2. Most if not all of the "upstarts" who were going on and on and ON about new paradigms and shaking up the established order and new ways of communicating and giving voice to the people etc. were not, in fact, interested in doing any of these things. They were interested in joining the elite that they were railing in, not tearing it down.

3. In ten years time, the stars of the political blogosphere, left and right, will be right up there dancing with President Bush's successor at the White House Correspondents Dinner, looking even more ridiculous than David Gregory did when he rapped with Karl Rove.

4. You heard a lot about the voice of the people, but what you really had was a handful of talented journalists looking for an outlet.
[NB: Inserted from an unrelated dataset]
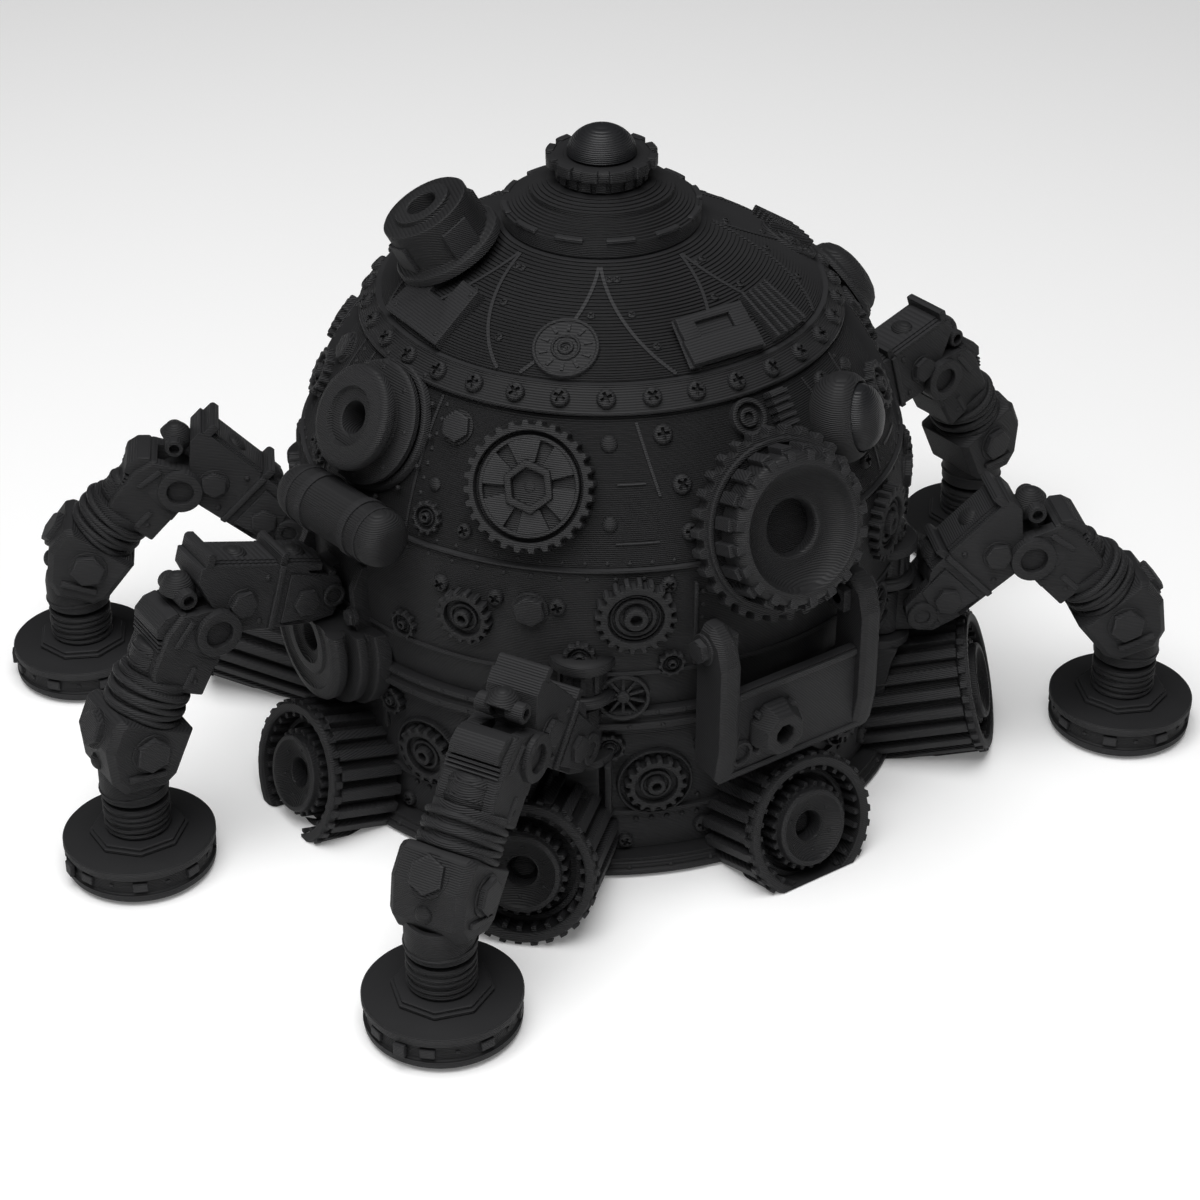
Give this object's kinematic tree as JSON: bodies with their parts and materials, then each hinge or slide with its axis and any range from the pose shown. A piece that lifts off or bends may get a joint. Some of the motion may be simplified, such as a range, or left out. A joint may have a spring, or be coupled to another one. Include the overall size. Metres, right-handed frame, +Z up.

Even on the good political blogs, the commentating is of a uniformly abysmal standard. What the people have to say just isn't that interesting to anyone but themselves. You can create a community of people who enjoy hearing each other talk, but it has no importance whatsoever in the outside world. Notice that some very influential blogs, like Sullivan, feature no comments at all, and a writer established outside the web.

4. This is all very predictable. There are only so many people eager to type furiously about the issues of the day, and during the period of discovery, when they were finding their outlets, it was very exciting. Now, they've all got their niches, and stasis sets in.

5. This is just another wave in internet maturation, following Usenet, email discussion lists, and the first wave of the Web.

6. It's really no different than anything else; it's a medium. It can help fundraise. It generates a huge amount of heat, not much light. It's not a revolution.

7. In the future, politics will be driven by the comments on YouTube.

Posted by Fnarf | July 9, 2007 1:02 PM
3

I'm not terribly surprised. I read a few different progressive blogs, and for the most part, they repost the same stories on every one. They each have maybe one unique story per day, and Crooks and Liars does a good job reposting video clips, but I can't see many more sites being supported.

Posted by Gitai | July 9, 2007 1:13 PM
4

Every new organizational entity, no matter how noble, eventually turns into a caste-style hierarchy.